**Your goal**
Go through the listing and copy every line word for word.
>> start Data provided
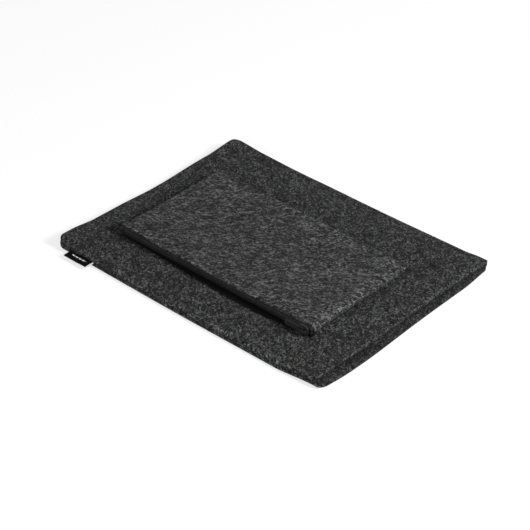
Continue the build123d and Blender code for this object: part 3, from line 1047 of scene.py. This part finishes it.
def zip_coil(row, nylon):
    """One row of coil turns, each a flattened loop of round nylon, tilted like a screw thread."""
    side, low, high = COILS[row]
    outer_z = high.z if side > 0 else low.z
    head_z = ZIP_Z - side * COIL_OVERLAP
    middle_z = (outer_z + head_z) / 2
    half_z = abs(outer_z - head_z) / 2 - COIL_WIRE
    middle_y = (low.y + high.y) / 2
    half_y = (high.y - low.y) / 2 - COIL_WIRE
    shift = 0.0 if side > 0 else COIL_PITCH / 2
    path = []
    for step in range(coil_turns(low) * COIL_POINTS):
        turn = step / COIL_POINTS
        angle = 2 * math.pi * turn
        x = low.x + shift + COIL_PITCH * (turn + COIL_LEAN * math.sin(2 * angle))
        y = middle_y + half_y * math.sin(angle)
        z = middle_z - side * half_z * math.cos(angle)
        path.append((x, y, z))
    vertices, faces = tube(path, COIL_WIRE, sides=6)
    coil = add_mesh(row + "_zip_coil_turns", vertices, faces, nylon, "pouch")
    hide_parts(row + "_zip_coil")


def coil_stitching(row, thread):
    """The thread that crosses the coil's turns and ties them to the tape."""
    side, low, high = COILS[row]
    outer_z = high.z if side > 0 else low.z
    path = []
    for step in range(coil_turns(low) * COIL_THREAD_POINTS):
        turn = step / COIL_THREAD_POINTS
        dip = 0.5 - 0.5 * math.cos(2 * math.pi * turn)
        y = low.y - COIL_THREAD_PROUD + COIL_THREAD_DIP * dip
        sway = COIL_THREAD_SWAY * math.sin(2 * math.pi * turn)
        z = outer_z - side * (COIL_THREAD_INSET + sway)
        path.append((low.x + COIL_PITCH * turn, y, z))
    vertices, faces = tube(path, COIL_THREAD, sides=5)
    name = row + "_coil_stitch_row"
    row_of_thread = add_mesh(name, vertices, faces, thread, "pouch")
    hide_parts(row + "_coil_stitching")


WELD_DISTANCE = 0.001 * MM
SHARP_ANGLE = math.radians(40)  # edges sharper than this are rounded


def dress_cad(node, material, bevel=0.0):
    """Gives a CAD node its material, and rounds its edges if it has a bevel."""
    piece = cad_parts[node]
    piece.data.materials.clear()
    piece.data.materials.append(material)
    if bevel > 0:
        weld = piece.modifiers.new("weld", "WELD")
        weld.merge_threshold = WELD_DISTANCE
        rounding = piece.modifiers.new("rounded_edges", "BEVEL")
        rounding.width = bevel
        rounding.segments = 2
        rounding.limit_method = "ANGLE"
        rounding.angle_limit = SHARP_ANGLE
        rounding.harden_normals = True


# ---- floor, lights, camera ----

FRAME_PIXELS = 530
FOCAL_PIXELS = 1826.0
CAMERA_ELEVATION = 35.0
CAMERA_AZIMUTH = 42.2 - 90.0  # 42.2 degrees round from the front, -Y, towards +X
CAMERA_DISTANCE = 1.822
CAMERA_TARGET = Vector((0.0029, -0.0146, 0.0))
CAMERA_REACH = 20.0  # how far off the camera still shows things
SENSOR_WIDTH = 36.0
FLOOR_GLOW = 0.685
FLOOR_SIZE = 8.0
FLOOR_DROP = 0.2 * MM  # keeps the floor just clear of the sleeve
ROOM_LIGHT = 0.50
LIGHT_DISTANCE = 2.5


def make_floor(material):
    bpy.ops.mesh.primitive_plane_add(size=FLOOR_SIZE, location=(0, 0, -FLOOR_DROP))
    floor = bpy.context.object
    floor.name = "floor"
    floor.data.materials.append(material)


def aim(name, data, target, distance, azimuth, elevation):
    """A lamp or camera that looks at the target; azimuth 0 is +X and 90 degrees is +Y."""
    azimuth, elevation = math.radians(azimuth), math.radians(elevation)
    level = math.cos(elevation)
    back = Vector((math.cos(azimuth) * level, math.sin(azimuth) * level, math.sin(elevation)))
    thing = bpy.data.objects.new(name, data)
    thing.location = target + back * distance
    thing.rotation_euler = back.to_track_quat("Z", "Y").to_euler()
    bpy.context.collection.objects.link(thing)
    return thing


def area_light(name, power, size, azimuth, elevation):
    """A square soft light aimed at the middle of the sleeve."""
    data = bpy.data.lights.new(name, "AREA")
    data.energy = power
    data.size = size
    aim(name, data, Vector((0, 0, 0)), LIGHT_DISTANCE, azimuth, elevation)


def make_lights():
    world = bpy.data.worlds.new("studio")
    bpy.context.scene.world = world
    world.use_nodes = True
    background = world.node_tree.nodes["Background"]
    background.inputs["Color"].default_value = (1, 1, 1, 1)
    background.inputs["Strength"].default_value = ROOM_LIGHT
    area_light("key", power=87.0, size=0.56, azimuth=12, elevation=34)
    area_light("fill", power=33.0, size=1.2, azimuth=-80, elevation=20)


def make_camera():
    data = bpy.data.cameras.new("camera")
    data.sensor_width = SENSOR_WIDTH
    data.lens = FOCAL_PIXELS / FRAME_PIXELS * data.sensor_width
    data.clip_end = CAMERA_REACH
    bpy.context.scene.camera = aim(
        "camera", data, CAMERA_TARGET, CAMERA_DISTANCE, CAMERA_AZIMUTH, CAMERA_ELEVATION
    )


# ---- build ----

tape_look = tape_material()
nylon_look = nylon_material()
thread_look = thread_material()
metal_look = metal_material()

sleeve_look = felt_material(
    "sleeve_felt_melange",
    shade=0.0285,
    tint=(0.98, 1.02, 1.0, 1),
    grain_angle=2.2,
    drawn=1.0,
    contrast=1.95,
)
sleeve = make_sleeve(sleeve_look)
for node, side in (("near_seam_thread", -1), ("far_seam_thread", 1)):
    seam_stitches(sleeve, side, node, "sleeve", thread_look)
make_label(sleeve, label_material())
pouch_look = felt_material(
    "pouch_felt_melange",
    shade=0.036,
    tint=(1.0, 1.0, 1.0, 1),
    grain_angle=0.5,
    drawn=1.4,
    contrast=1.8,
)
pouch = make_pouch(pouch_look)
for node, side in (("pouch_left_seam_thread", -1), ("pouch_right_seam_thread", 1)):
    seam_stitches(pouch, side, node, "pouch", thread_look)
for row in COILS:
    zip_tape(row, tape_look)
    zip_coil(row, nylon_look)
    coil_stitching(row, thread_look)
    dress_cad(row + "_coil_cord", tape_look)
    dress_cad(row + "_tape_stitches", thread_look)
for node in ("zip_top_stops", "zip_bottom_stop"):
    dress_cad(node, metal_look, bevel=0.15 * MM)
for node in ("slider_body", "pull_tab"):
    dress_cad(node, metal_look, bevel=0.2 * MM)

make_floor(floor_material())
make_lights()
make_camera()
bpy.context.scene.view_settings.view_transform = "Standard"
>> end Data provided
**Expected answer**
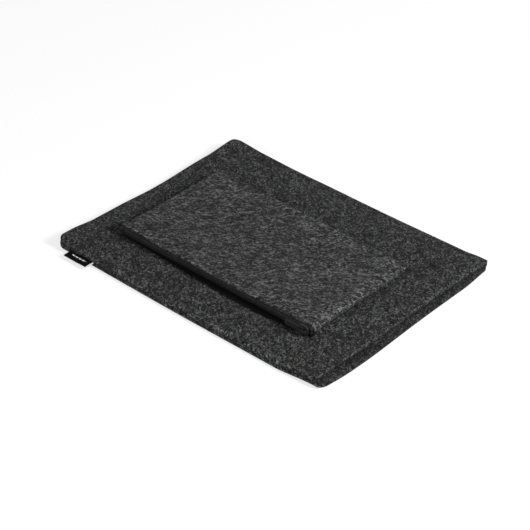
Continue the build123d and Blender code for this object: part 3, from line 1047 of scene.py. This part finishes it.
def zip_coil(row, nylon):
    """One row of coil turns, each a flattened loop of round nylon, tilted like a screw thread."""
    side, low, high = COILS[row]
    outer_z = high.z if side > 0 else low.z
    head_z = ZIP_Z - side * COIL_OVERLAP
    middle_z = (outer_z + head_z) / 2
    half_z = abs(outer_z - head_z) / 2 - COIL_WIRE
    middle_y = (low.y + high.y) / 2
    half_y = (high.y - low.y) / 2 - COIL_WIRE
    shift = 0.0 if side > 0 else COIL_PITCH / 2
    path = []
    for step in range(coil_turns(low) * COIL_POINTS):
        turn = step / COIL_POINTS
        angle = 2 * math.pi * turn
        x = low.x + shift + COIL_PITCH * (turn + COIL_LEAN * math.sin(2 * angle))
        y = middle_y + half_y * math.sin(angle)
        z = middle_z - side * half_z * math.cos(angle)
        path.append((x, y, z))
    vertices, faces = tube(path, COIL_WIRE, sides=6)
    coil = add_mesh(row + "_zip_coil_turns", vertices, faces, nylon, "pouch")
    hide_parts(row + "_zip_coil")


def coil_stitching(row, thread):
    """The thread that crosses the coil's turns and ties them to the tape."""
    side, low, high = COILS[row]
    outer_z = high.z if side > 0 else low.z
    path = []
    for step in range(coil_turns(low) * COIL_THREAD_POINTS):
        turn = step / COIL_THREAD_POINTS
        dip = 0.5 - 0.5 * math.cos(2 * math.pi * turn)
        y = low.y - COIL_THREAD_PROUD + COIL_THREAD_DIP * dip
        sway = COIL_THREAD_SWAY * math.sin(2 * math.pi * turn)
        z = outer_z - side * (COIL_THREAD_INSET + sway)
        path.append((low.x + COIL_PITCH * turn, y, z))
    vertices, faces = tube(path, COIL_THREAD, sides=5)
    name = row + "_coil_stitch_row"
    row_of_thread = add_mesh(name, vertices, faces, thread, "pouch")
    hide_parts(row + "_coil_stitching")


WELD_DISTANCE = 0.001 * MM
SHARP_ANGLE = math.radians(40)  # edges sharper than this are rounded


def dress_cad(node, material, bevel=0.0):
    """Gives a CAD node its material, and rounds its edges if it has a bevel."""
    piece = cad_parts[node]
    piece.data.materials.clear()
    piece.data.materials.append(material)
    if bevel > 0:
        weld = piece.modifiers.new("weld", "WELD")
        weld.merge_threshold = WELD_DISTANCE
        rounding = piece.modifiers.new("rounded_edges", "BEVEL")
        rounding.width = bevel
        rounding.segments = 2
        rounding.limit_method = "ANGLE"
        rounding.angle_limit = SHARP_ANGLE
        rounding.harden_normals = True


# ---- floor, lights, camera ----

FRAME_PIXELS = 530
FOCAL_PIXELS = 1826.0
CAMERA_ELEVATION = 35.0
CAMERA_AZIMUTH = 42.2 - 90.0  # 42.2 degrees round from the front, -Y, towards +X
CAMERA_DISTANCE = 1.822
CAMERA_TARGET = Vector((0.0029, -0.0146, 0.0))
CAMERA_REACH = 20.0  # how far off the camera still shows things
SENSOR_WIDTH = 36.0
FLOOR_GLOW = 0.685
FLOOR_SIZE = 8.0
FLOOR_DROP = 0.2 * MM  # keeps the floor just clear of the sleeve
ROOM_LIGHT = 0.50
LIGHT_DISTANCE = 2.5


def make_floor(material):
    bpy.ops.mesh.primitive_plane_add(size=FLOOR_SIZE, location=(0, 0, -FLOOR_DROP))
    floor = bpy.context.object
    floor.name = "floor"
    floor.data.materials.append(material)


def aim(name, data, target, distance, azimuth, elevation):
    """A lamp or camera that looks at the target; azimuth 0 is +X and 90 degrees is +Y."""
    azimuth, elevation = math.radians(azimuth), math.radians(elevation)
    level = math.cos(elevation)
    back = Vector((math.cos(azimuth) * level, math.sin(azimuth) * level, math.sin(elevation)))
    thing = bpy.data.objects.new(name, data)
    thing.location = target + back * distance
    thing.rotation_euler = back.to_track_quat("Z", "Y").to_euler()
    bpy.context.collection.objects.link(thing)
    return thing


def area_light(name, power, size, azimuth, elevation):
    """A square soft light aimed at the middle of the sleeve."""
    data = bpy.data.lights.new(name, "AREA")
    data.energy = power
    data.size = size
    aim(name, data, Vector((0, 0, 0)), LIGHT_DISTANCE, azimuth, elevation)


def make_lights():
    world = bpy.data.worlds.new("studio")
    bpy.context.scene.world = world
    world.use_nodes = True
    background = world.node_tree.nodes["Background"]
    background.inputs["Color"].default_value = (1, 1, 1, 1)
    background.inputs["Strength"].default_value = ROOM_LIGHT
    area_light("key", power=87.0, size=0.56, azimuth=12, elevation=34)
    area_light("fill", power=33.0, size=1.2, azimuth=-80, elevation=20)


def make_camera():
    data = bpy.data.cameras.new("camera")
    data.sensor_width = SENSOR_WIDTH
    data.lens = FOCAL_PIXELS / FRAME_PIXELS * data.sensor_width
    data.clip_end = CAMERA_REACH
    bpy.context.scene.camera = aim(
        "camera", data, CAMERA_TARGET, CAMERA_DISTANCE, CAMERA_AZIMUTH, CAMERA_ELEVATION
    )


# ---- build ----

tape_look = tape_material()
nylon_look = nylon_material()
thread_look = thread_material()
metal_look = metal_material()

sleeve_look = felt_material(
    "sleeve_felt_melange",
    shade=0.0285,
    tint=(0.98, 1.02, 1.0, 1),
    grain_angle=2.2,
    drawn=1.0,
    contrast=1.95,
)
sleeve = make_sleeve(sleeve_look)
for node, side in (("near_seam_thread", -1), ("far_seam_thread", 1)):
    seam_stitches(sleeve, side, node, "sleeve", thread_look)
make_label(sleeve, label_material())
pouch_look = felt_material(
    "pouch_felt_melange",
    shade=0.036,
    tint=(1.0, 1.0, 1.0, 1),
    grain_angle=0.5,
    drawn=1.4,
    contrast=1.8,
)
pouch = make_pouch(pouch_look)
for node, side in (("pouch_left_seam_thread", -1), ("pouch_right_seam_thread", 1)):
    seam_stitches(pouch, side, node, "pouch", thread_look)
for row in COILS:
    zip_tape(row, tape_look)
    zip_coil(row, nylon_look)
    coil_stitching(row, thread_look)
    dress_cad(row + "_coil_cord", tape_look)
    dress_cad(row + "_tape_stitches", thread_look)
for node in ("zip_top_stops", "zip_bottom_stop"):
    dress_cad(node, metal_look, bevel=0.15 * MM)
for node in ("slider_body", "pull_tab"):
    dress_cad(node, metal_look, bevel=0.2 * MM)

make_floor(floor_material())
make_lights()
make_camera()
bpy.context.scene.view_settings.view_transform = "Standard"